Return only the count of lines in which the word "objects" appears.

— Begin Given information —

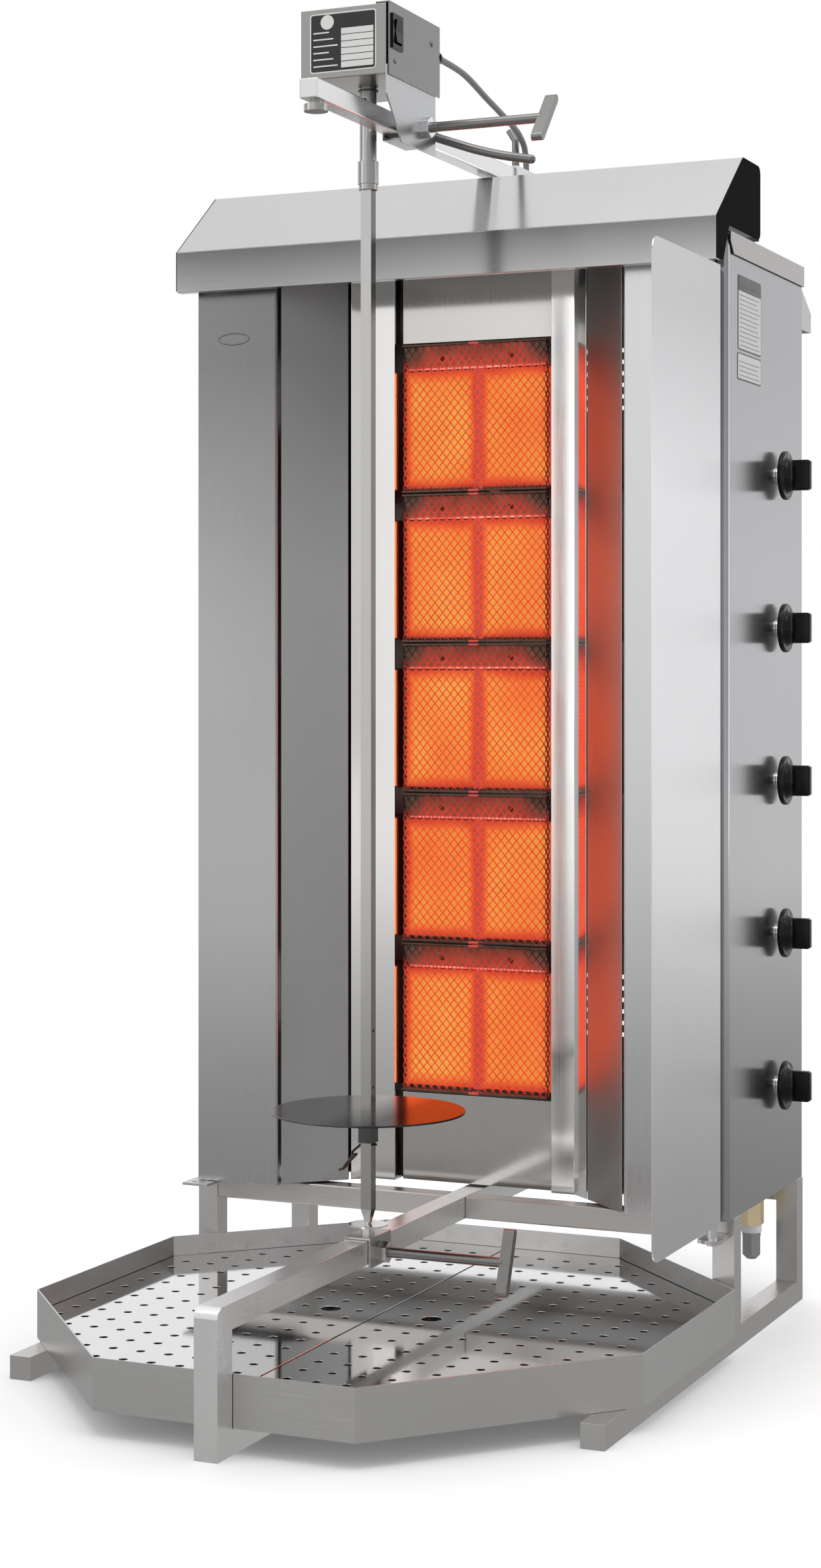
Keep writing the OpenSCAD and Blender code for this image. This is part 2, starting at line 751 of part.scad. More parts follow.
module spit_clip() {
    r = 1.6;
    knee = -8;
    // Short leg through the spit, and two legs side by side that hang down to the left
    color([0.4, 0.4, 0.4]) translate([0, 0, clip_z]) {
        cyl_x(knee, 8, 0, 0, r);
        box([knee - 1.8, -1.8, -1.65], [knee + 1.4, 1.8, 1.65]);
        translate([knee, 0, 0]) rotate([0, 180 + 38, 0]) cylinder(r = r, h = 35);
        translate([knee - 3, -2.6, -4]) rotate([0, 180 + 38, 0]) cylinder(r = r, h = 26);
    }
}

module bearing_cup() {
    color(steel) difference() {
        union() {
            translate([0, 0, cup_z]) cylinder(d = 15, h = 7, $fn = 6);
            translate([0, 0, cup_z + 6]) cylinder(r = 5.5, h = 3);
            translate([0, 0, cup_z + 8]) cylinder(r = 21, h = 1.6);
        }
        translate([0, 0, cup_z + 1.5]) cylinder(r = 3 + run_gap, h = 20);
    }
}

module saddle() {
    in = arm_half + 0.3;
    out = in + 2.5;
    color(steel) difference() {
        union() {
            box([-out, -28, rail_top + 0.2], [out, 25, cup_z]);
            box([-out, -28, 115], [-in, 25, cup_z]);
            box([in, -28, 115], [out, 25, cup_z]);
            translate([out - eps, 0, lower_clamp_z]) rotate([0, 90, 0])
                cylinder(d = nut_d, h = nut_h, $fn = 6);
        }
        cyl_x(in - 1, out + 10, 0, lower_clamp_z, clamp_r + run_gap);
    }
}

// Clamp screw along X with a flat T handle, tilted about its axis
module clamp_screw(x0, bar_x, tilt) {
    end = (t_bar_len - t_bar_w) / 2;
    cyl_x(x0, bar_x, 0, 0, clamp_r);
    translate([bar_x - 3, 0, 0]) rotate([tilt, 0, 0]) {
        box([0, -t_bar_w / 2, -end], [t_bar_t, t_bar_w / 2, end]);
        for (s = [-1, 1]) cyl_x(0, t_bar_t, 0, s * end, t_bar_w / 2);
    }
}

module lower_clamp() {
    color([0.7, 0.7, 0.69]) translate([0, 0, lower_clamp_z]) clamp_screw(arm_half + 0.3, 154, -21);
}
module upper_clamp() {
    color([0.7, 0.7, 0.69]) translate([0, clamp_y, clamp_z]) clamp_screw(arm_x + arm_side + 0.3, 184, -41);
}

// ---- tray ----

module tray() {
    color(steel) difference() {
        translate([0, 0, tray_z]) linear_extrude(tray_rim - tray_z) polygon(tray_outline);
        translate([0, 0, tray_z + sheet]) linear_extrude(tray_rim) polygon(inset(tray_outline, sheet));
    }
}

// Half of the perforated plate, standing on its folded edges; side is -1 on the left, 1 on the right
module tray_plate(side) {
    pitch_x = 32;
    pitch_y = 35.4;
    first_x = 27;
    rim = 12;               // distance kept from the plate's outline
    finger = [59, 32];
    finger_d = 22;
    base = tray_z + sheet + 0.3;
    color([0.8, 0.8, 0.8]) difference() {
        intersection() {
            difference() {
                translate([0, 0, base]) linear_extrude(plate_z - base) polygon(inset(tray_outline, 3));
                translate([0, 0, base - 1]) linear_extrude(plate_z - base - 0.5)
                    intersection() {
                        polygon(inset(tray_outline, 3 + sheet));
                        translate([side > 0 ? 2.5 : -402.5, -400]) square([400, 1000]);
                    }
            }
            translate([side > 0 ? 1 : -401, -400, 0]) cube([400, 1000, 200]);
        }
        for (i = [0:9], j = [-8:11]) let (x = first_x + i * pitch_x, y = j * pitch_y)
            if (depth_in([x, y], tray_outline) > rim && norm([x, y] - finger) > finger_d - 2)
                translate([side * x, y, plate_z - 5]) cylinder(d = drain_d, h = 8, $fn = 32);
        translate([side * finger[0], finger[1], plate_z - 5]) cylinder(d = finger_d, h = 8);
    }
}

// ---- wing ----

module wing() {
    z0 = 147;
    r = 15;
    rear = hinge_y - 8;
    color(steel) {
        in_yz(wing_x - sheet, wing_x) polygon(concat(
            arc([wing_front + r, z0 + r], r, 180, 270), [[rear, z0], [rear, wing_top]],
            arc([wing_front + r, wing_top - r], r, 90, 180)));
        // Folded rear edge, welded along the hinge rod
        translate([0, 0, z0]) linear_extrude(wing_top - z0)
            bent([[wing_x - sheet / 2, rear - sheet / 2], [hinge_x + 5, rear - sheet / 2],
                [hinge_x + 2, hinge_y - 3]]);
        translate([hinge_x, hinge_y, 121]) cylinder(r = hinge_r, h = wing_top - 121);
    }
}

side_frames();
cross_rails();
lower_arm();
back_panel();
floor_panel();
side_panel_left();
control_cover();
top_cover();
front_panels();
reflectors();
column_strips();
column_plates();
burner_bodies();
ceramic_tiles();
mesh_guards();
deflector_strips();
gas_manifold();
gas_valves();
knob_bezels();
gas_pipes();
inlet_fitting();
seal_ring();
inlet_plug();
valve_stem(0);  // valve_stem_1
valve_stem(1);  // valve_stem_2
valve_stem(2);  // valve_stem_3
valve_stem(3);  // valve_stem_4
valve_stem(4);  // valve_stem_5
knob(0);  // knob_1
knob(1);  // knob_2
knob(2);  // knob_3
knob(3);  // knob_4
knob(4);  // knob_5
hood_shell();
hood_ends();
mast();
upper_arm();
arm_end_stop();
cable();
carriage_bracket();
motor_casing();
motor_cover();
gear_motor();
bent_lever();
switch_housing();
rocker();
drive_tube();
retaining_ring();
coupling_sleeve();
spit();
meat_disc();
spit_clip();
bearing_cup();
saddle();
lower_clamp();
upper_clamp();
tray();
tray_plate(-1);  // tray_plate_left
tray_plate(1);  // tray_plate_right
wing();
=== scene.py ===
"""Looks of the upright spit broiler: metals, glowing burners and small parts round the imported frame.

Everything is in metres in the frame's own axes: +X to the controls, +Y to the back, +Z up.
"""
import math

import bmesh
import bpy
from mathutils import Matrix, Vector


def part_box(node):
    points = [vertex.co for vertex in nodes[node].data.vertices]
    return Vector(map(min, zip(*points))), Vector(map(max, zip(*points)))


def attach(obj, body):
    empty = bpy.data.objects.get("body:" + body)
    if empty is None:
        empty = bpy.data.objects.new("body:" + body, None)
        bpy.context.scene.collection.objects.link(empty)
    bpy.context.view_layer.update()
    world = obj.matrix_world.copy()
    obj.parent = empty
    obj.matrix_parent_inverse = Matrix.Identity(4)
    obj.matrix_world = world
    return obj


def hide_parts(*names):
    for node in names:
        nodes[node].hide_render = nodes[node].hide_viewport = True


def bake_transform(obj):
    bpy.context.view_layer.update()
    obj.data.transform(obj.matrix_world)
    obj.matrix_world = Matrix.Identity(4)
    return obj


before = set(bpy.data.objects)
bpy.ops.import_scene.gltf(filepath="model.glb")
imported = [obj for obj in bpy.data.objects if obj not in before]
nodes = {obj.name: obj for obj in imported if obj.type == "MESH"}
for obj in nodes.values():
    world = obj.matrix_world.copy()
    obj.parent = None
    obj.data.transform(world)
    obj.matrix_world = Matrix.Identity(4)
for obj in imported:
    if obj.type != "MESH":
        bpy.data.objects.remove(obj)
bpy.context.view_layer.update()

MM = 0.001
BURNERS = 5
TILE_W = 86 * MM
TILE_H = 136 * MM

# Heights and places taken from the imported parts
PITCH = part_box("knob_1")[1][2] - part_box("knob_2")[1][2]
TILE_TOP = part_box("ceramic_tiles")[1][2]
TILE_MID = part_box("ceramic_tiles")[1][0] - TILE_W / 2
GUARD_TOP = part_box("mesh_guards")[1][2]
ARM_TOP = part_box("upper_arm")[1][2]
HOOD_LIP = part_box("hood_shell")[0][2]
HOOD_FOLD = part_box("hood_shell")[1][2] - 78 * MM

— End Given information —

Final result: 6